**** Records shown ****

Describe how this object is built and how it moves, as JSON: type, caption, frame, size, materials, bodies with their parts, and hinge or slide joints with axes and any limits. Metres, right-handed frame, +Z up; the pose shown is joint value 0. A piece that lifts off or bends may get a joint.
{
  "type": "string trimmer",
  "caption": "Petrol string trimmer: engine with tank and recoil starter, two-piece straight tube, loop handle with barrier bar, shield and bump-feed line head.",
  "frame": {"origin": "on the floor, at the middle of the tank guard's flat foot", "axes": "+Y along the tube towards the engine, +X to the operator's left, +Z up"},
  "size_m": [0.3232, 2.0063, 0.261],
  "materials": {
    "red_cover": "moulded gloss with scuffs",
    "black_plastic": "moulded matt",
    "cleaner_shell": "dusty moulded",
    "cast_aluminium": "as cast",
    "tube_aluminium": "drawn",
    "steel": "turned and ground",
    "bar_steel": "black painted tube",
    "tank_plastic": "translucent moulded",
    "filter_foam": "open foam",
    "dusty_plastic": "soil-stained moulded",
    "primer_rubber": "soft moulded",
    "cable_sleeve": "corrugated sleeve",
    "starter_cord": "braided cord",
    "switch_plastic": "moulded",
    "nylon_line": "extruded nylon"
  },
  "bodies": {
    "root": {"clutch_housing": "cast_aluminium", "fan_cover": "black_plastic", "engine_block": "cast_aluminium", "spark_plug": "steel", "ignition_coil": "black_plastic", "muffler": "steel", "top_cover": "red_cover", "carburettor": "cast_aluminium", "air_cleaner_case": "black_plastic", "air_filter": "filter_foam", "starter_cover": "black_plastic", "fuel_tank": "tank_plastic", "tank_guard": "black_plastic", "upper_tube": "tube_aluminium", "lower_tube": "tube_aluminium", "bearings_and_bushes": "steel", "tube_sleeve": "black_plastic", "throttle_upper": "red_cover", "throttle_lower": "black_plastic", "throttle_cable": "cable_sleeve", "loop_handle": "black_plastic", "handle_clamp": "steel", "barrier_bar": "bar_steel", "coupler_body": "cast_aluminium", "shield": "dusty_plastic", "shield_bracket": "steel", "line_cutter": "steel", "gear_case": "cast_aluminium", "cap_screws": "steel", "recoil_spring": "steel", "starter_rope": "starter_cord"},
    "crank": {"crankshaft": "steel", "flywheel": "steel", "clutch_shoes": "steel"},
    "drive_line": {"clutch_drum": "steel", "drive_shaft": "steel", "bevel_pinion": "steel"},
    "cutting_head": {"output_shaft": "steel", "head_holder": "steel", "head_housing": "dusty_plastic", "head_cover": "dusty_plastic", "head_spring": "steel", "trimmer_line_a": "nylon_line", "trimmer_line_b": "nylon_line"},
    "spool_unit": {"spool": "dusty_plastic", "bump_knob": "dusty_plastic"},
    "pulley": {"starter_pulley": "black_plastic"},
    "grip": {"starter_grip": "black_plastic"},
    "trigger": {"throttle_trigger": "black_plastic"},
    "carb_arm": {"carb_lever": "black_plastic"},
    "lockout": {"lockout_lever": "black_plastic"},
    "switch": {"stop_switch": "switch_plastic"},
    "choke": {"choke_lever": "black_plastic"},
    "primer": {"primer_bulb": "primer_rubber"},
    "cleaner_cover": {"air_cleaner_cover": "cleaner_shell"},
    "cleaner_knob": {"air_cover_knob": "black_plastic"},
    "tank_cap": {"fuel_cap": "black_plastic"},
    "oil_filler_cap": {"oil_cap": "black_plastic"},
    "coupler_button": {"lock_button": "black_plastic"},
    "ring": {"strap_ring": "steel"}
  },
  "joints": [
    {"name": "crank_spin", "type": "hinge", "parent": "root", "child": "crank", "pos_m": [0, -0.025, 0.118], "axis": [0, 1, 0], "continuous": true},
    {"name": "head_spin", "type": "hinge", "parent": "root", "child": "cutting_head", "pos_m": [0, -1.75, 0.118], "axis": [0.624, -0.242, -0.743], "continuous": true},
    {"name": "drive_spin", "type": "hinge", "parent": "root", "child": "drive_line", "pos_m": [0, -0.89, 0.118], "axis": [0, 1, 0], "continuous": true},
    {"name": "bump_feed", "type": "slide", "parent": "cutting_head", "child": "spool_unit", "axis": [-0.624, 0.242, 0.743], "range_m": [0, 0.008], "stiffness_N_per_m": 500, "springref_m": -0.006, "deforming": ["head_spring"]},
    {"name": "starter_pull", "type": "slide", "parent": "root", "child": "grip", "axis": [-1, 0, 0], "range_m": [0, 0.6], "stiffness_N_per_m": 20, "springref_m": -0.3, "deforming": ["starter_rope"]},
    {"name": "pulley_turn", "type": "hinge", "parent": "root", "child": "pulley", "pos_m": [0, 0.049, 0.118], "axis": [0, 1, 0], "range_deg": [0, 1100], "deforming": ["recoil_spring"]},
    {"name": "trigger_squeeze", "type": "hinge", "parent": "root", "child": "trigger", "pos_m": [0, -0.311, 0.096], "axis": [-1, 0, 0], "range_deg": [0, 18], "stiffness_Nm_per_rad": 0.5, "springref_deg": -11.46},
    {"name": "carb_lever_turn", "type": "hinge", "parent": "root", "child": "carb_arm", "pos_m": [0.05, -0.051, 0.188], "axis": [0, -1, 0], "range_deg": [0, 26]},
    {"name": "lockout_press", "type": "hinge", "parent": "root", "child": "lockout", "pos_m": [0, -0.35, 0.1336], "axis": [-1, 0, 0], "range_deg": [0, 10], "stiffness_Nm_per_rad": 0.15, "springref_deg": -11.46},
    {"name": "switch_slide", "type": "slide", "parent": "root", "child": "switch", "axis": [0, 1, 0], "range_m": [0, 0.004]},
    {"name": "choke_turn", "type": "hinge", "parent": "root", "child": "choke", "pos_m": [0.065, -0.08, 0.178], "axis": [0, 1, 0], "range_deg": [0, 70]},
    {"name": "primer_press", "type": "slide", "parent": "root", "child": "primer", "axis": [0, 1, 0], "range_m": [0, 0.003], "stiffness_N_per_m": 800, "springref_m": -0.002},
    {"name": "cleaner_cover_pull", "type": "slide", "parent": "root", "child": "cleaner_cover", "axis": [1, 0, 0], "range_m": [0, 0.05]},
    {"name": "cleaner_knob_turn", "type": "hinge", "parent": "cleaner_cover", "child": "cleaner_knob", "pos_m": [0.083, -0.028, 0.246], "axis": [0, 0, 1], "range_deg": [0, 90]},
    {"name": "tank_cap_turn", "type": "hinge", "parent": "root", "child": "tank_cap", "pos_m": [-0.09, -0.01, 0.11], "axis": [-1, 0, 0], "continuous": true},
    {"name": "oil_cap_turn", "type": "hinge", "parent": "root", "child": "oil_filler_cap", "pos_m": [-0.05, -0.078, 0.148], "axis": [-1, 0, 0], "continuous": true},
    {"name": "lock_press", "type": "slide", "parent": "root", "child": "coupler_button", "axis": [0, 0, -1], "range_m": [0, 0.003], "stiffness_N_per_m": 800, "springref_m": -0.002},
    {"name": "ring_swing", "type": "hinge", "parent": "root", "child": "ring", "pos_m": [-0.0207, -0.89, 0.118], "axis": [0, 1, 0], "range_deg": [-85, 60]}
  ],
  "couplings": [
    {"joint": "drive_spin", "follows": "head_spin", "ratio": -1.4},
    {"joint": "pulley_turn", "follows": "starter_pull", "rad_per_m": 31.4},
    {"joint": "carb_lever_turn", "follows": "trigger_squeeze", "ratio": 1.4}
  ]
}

****
**** Records shown ****

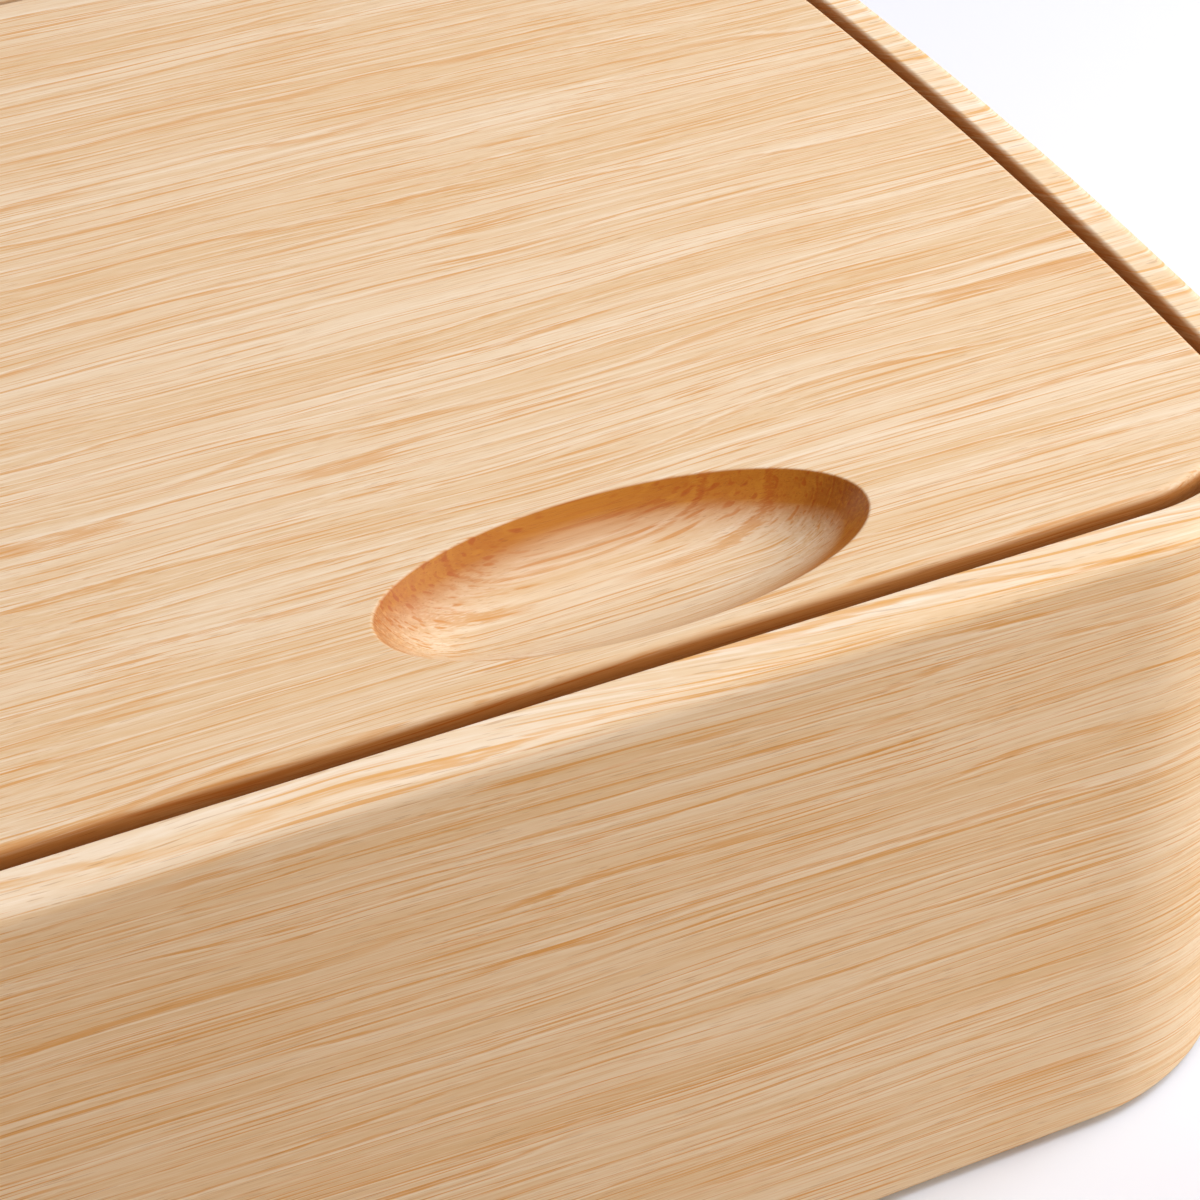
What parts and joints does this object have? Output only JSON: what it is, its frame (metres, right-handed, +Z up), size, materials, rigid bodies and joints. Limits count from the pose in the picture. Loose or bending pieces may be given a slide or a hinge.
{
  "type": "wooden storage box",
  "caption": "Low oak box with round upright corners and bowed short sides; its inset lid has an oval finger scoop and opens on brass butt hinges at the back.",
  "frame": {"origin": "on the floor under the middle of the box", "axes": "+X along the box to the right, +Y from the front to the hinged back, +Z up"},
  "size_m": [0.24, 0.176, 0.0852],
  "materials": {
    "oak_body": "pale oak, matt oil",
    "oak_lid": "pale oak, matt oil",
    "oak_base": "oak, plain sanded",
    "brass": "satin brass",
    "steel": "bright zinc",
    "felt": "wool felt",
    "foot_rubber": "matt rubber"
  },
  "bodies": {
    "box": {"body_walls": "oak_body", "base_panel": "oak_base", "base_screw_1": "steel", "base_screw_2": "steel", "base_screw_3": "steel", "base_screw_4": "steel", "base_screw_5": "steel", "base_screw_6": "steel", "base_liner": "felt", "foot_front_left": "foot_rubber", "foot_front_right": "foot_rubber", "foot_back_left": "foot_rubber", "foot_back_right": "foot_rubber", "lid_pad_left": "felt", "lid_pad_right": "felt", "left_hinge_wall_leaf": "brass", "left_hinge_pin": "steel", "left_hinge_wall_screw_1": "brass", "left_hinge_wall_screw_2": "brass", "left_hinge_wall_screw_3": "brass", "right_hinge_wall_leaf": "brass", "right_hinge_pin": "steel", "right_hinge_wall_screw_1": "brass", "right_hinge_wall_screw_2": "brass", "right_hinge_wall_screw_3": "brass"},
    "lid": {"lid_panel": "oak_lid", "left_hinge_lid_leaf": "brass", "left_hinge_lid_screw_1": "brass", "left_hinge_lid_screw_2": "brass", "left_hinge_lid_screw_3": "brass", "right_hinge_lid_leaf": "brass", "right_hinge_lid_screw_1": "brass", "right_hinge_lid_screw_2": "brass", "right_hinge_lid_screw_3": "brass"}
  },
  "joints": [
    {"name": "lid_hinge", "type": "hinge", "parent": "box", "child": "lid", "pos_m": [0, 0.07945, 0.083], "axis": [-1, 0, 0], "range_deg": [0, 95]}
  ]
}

****
**** Records shown ****

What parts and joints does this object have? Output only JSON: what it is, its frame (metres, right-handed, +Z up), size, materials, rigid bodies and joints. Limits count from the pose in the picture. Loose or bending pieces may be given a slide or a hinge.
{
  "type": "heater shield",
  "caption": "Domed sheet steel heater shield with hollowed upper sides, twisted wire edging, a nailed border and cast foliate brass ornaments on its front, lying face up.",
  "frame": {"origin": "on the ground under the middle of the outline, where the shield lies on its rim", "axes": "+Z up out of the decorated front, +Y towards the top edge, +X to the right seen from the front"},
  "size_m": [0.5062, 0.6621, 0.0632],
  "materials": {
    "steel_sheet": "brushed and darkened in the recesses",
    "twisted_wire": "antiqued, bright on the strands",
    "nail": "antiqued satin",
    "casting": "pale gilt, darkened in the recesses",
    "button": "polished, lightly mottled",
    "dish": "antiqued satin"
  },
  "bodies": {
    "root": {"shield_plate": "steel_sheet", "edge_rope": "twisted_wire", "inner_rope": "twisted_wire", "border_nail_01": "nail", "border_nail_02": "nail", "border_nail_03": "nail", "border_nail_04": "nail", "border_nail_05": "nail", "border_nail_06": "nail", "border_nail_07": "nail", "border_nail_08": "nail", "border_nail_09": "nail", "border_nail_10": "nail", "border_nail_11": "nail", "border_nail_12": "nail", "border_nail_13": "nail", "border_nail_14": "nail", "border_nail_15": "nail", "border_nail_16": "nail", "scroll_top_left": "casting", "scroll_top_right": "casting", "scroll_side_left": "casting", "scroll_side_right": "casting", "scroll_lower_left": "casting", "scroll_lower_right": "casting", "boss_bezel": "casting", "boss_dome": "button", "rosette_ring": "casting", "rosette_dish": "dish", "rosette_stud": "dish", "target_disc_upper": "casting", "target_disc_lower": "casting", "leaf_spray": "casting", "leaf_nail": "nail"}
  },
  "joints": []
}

****

■ Work required: Isolate each line of the listing above that includes "with". Copy it.

■ Completed task:
Describe how this object is built and how it moves, as JSON: type, caption, frame, size, materials, bodies with their parts, and hinge or slide joints with axes and any limits. Metres, right-handed frame, +Z up; the pose shown is joint value 0. A piece that lifts off or bends may get a joint.
  "caption": "Petrol string trimmer: engine with tank and recoil starter, two-piece straight tube, loop handle with barrier bar, shield and bump-feed line head.",
    "red_cover": "moulded gloss with scuffs",
  "caption": "Low oak box with round upright corners and bowed short sides; its inset lid has an oval finger scoop and opens on brass butt hinges at the back.",
  "caption": "Domed sheet steel heater shield with hollowed upper sides, twisted wire edging, a nailed border and cast foliate brass ornaments on its front, lying face up.",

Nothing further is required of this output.